**Requirement**
In exact form, please repeat the records from their opening line down to the line with "x, y, z = (split.outputs[k]", including that line.

# Start of Input for this task

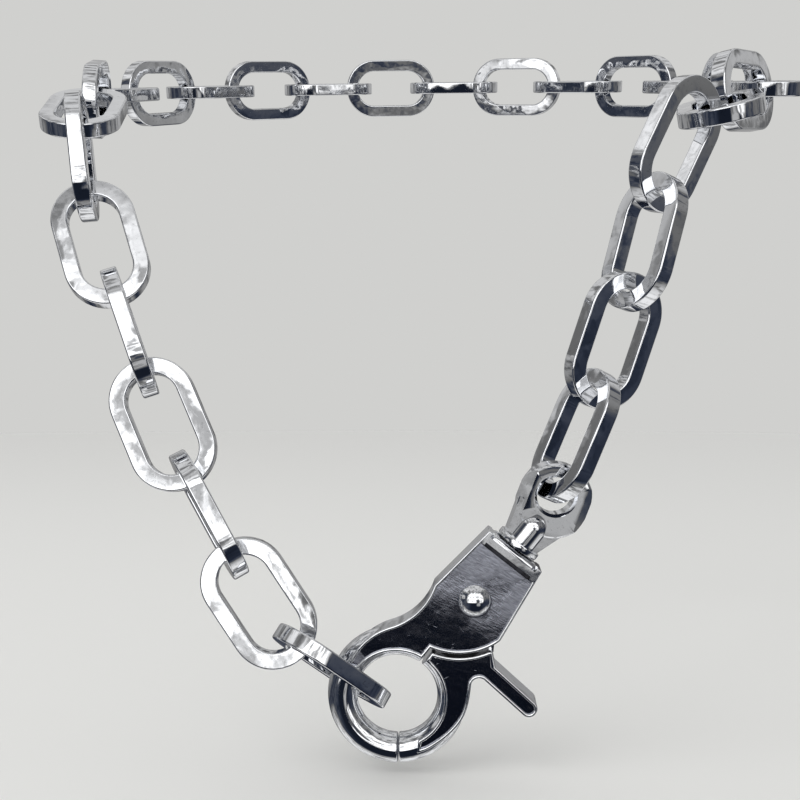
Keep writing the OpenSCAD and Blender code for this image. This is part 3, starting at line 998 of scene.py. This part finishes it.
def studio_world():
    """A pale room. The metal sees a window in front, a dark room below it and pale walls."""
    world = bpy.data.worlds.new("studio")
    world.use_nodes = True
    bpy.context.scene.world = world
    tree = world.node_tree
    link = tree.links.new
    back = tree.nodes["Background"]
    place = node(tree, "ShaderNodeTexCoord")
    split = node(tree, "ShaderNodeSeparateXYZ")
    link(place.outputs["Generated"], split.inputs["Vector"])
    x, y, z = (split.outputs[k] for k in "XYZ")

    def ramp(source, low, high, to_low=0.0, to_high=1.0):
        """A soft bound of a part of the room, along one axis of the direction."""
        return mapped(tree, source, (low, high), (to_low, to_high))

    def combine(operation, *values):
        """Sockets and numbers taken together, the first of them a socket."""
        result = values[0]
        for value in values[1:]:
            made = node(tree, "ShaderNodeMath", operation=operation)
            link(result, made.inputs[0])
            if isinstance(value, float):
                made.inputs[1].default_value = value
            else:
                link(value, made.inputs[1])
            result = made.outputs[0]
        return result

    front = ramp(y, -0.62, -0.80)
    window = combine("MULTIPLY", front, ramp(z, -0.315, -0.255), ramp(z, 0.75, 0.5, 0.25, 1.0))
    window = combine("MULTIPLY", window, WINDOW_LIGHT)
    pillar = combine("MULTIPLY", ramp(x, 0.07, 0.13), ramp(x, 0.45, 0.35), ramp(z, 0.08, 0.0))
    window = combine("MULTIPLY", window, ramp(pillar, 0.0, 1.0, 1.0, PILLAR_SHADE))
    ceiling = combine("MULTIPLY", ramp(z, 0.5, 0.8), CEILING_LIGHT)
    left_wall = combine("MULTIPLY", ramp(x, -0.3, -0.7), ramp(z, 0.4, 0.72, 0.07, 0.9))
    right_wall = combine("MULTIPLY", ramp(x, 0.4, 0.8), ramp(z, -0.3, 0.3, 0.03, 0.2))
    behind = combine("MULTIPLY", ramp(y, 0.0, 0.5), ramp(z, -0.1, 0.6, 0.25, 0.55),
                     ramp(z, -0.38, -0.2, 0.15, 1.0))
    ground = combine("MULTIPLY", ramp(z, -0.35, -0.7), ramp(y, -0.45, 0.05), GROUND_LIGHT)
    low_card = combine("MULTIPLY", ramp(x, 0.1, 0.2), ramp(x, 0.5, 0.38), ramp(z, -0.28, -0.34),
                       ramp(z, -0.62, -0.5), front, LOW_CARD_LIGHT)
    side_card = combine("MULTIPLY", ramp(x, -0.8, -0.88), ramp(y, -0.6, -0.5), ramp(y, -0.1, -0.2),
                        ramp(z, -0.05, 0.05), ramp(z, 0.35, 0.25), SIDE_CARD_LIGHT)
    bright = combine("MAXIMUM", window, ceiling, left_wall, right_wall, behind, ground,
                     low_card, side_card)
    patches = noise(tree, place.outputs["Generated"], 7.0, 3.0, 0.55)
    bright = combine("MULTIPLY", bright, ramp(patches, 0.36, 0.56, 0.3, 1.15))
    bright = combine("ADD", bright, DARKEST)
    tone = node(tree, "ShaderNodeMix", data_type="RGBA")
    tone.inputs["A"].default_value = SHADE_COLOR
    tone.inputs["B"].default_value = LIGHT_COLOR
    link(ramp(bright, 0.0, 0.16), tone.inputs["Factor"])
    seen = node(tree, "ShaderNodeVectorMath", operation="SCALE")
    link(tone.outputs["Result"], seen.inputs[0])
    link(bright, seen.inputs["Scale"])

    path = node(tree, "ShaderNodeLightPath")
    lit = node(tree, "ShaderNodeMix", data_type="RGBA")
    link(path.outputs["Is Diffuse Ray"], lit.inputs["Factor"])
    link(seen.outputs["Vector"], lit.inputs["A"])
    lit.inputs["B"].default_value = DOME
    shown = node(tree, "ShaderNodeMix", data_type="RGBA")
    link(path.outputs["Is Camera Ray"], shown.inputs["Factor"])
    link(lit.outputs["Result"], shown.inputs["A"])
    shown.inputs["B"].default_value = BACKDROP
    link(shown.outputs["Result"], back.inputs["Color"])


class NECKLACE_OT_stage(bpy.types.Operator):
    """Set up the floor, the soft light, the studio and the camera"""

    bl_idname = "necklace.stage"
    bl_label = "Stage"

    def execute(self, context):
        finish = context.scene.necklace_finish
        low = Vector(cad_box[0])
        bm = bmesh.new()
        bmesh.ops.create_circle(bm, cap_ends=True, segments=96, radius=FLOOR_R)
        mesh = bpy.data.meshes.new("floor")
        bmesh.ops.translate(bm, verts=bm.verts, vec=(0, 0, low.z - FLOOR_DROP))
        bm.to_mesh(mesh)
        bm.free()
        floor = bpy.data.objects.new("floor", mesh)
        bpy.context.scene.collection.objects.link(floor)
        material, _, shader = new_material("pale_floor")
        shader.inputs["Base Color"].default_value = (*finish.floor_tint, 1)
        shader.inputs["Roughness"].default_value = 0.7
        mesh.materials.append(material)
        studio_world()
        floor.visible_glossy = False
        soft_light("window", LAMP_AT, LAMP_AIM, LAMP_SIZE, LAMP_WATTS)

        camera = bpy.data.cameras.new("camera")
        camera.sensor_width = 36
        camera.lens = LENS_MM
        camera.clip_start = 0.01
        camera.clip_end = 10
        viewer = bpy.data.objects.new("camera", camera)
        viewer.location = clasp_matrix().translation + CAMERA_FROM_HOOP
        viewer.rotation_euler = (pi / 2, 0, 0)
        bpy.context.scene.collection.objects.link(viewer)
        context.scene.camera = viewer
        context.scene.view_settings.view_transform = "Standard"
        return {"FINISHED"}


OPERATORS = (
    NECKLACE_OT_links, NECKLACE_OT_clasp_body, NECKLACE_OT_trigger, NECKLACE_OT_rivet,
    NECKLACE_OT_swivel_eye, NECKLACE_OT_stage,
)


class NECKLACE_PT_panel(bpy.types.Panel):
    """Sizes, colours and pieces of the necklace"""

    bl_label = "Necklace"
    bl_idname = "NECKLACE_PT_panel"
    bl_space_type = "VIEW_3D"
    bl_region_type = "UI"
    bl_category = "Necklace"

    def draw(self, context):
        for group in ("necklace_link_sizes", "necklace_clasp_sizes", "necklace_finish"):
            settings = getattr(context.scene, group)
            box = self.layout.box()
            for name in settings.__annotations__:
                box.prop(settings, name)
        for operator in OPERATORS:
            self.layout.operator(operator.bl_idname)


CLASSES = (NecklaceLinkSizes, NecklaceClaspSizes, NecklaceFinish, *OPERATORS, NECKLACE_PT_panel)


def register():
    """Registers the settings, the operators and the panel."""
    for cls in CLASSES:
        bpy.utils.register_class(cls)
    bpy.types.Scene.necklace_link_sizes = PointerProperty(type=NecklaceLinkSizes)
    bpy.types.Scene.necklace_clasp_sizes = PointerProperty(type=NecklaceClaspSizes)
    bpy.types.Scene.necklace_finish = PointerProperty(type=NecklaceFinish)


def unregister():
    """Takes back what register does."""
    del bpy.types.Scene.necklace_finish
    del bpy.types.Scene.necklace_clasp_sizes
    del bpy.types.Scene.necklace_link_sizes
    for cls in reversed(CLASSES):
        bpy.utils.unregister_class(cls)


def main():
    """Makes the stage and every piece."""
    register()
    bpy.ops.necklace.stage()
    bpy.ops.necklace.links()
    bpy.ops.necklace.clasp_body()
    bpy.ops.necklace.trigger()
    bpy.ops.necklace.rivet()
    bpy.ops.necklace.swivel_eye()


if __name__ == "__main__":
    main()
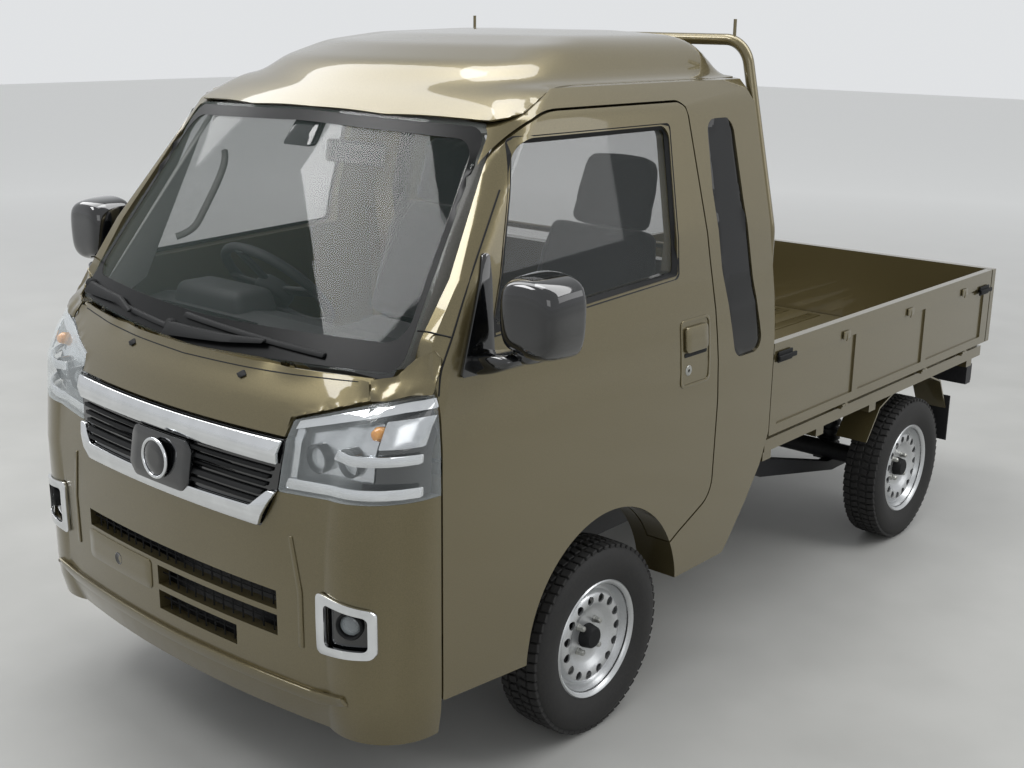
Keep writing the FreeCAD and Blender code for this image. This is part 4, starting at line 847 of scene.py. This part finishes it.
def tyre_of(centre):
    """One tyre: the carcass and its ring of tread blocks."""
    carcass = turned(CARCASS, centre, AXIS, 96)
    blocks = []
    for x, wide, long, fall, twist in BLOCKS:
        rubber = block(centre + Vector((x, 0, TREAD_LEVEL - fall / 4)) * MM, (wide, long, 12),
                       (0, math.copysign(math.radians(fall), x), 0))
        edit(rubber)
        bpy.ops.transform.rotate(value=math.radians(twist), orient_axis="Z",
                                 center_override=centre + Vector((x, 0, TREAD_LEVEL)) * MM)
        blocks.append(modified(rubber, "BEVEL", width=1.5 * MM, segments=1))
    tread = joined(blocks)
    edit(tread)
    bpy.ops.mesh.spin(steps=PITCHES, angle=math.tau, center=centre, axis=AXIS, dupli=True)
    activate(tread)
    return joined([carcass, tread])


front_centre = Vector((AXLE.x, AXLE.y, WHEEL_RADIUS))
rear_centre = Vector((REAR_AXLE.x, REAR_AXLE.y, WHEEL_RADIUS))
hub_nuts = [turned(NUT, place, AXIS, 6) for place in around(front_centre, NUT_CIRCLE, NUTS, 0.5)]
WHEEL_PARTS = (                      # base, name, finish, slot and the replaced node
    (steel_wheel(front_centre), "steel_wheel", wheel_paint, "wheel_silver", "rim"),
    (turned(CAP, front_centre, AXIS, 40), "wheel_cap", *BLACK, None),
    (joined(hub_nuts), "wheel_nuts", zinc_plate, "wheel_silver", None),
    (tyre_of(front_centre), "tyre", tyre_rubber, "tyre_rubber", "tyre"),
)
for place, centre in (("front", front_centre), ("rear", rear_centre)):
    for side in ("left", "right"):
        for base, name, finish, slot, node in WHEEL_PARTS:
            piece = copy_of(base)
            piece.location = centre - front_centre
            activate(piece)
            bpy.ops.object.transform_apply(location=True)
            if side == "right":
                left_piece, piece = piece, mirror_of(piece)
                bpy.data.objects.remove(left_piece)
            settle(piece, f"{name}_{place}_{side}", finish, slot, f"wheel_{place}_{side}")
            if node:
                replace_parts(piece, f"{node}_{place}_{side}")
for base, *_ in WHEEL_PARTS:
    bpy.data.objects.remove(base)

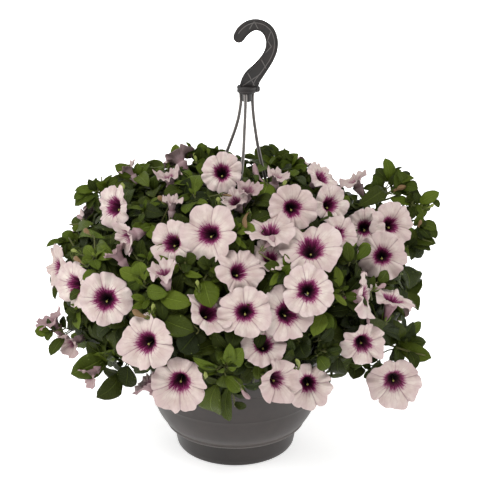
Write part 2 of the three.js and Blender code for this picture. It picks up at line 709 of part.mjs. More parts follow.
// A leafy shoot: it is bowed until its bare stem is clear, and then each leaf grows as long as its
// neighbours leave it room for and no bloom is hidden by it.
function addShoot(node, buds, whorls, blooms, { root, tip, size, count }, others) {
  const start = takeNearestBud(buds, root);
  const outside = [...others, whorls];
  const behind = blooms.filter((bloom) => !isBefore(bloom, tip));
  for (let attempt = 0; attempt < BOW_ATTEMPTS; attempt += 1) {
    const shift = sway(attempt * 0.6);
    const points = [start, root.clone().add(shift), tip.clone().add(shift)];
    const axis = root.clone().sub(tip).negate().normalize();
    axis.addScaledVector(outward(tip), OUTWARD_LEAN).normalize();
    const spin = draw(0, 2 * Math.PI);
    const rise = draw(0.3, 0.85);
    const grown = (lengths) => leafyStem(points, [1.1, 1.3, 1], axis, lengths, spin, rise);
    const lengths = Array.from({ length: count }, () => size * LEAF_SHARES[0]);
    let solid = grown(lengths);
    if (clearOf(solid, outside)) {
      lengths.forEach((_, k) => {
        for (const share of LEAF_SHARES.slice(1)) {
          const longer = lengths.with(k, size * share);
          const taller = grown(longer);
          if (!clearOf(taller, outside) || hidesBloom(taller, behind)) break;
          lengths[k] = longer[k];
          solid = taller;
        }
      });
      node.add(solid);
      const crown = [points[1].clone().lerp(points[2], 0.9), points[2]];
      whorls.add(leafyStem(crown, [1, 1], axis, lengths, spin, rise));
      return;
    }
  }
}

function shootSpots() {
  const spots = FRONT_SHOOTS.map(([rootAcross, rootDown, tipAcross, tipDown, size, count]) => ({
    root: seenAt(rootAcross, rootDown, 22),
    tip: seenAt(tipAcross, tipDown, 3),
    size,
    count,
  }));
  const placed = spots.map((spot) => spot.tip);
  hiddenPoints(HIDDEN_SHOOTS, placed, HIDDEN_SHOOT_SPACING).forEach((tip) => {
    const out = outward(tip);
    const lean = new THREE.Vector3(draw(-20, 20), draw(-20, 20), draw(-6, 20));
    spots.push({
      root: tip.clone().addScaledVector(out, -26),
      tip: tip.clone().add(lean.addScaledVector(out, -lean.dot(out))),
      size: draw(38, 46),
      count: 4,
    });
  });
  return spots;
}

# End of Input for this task

**Solution to the exercise**
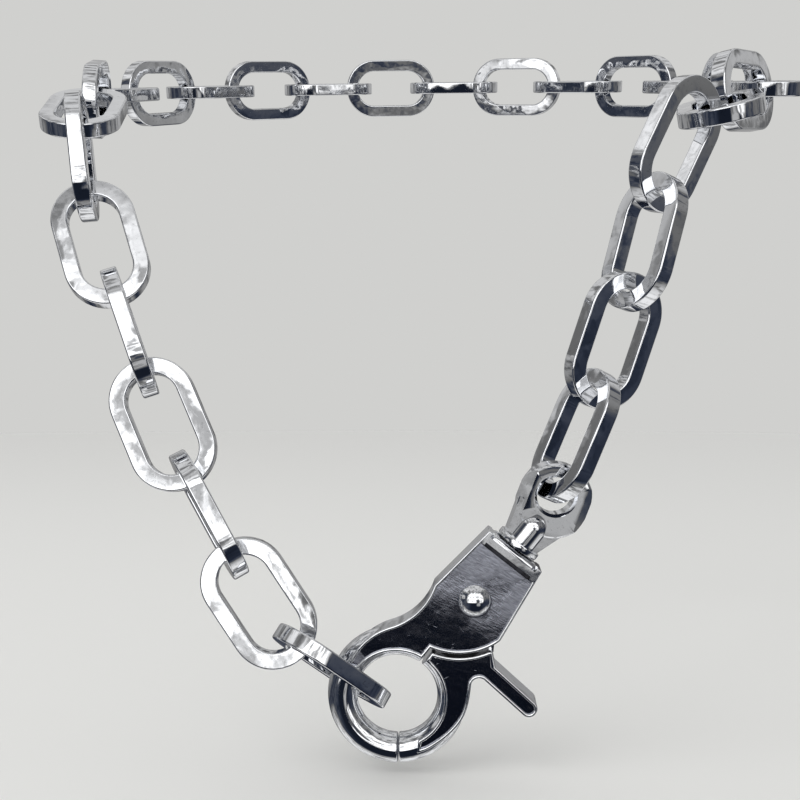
Keep writing the OpenSCAD and Blender code for this image. This is part 3, starting at line 998 of scene.py. This part finishes it.
def studio_world():
    """A pale room. The metal sees a window in front, a dark room below it and pale walls."""
    world = bpy.data.worlds.new("studio")
    world.use_nodes = True
    bpy.context.scene.world = world
    tree = world.node_tree
    link = tree.links.new
    back = tree.nodes["Background"]
    place = node(tree, "ShaderNodeTexCoord")
    split = node(tree, "ShaderNodeSeparateXYZ")
    link(place.outputs["Generated"], split.inputs["Vector"])
    x, y, z = (split.outputs[k] for k in "XYZ")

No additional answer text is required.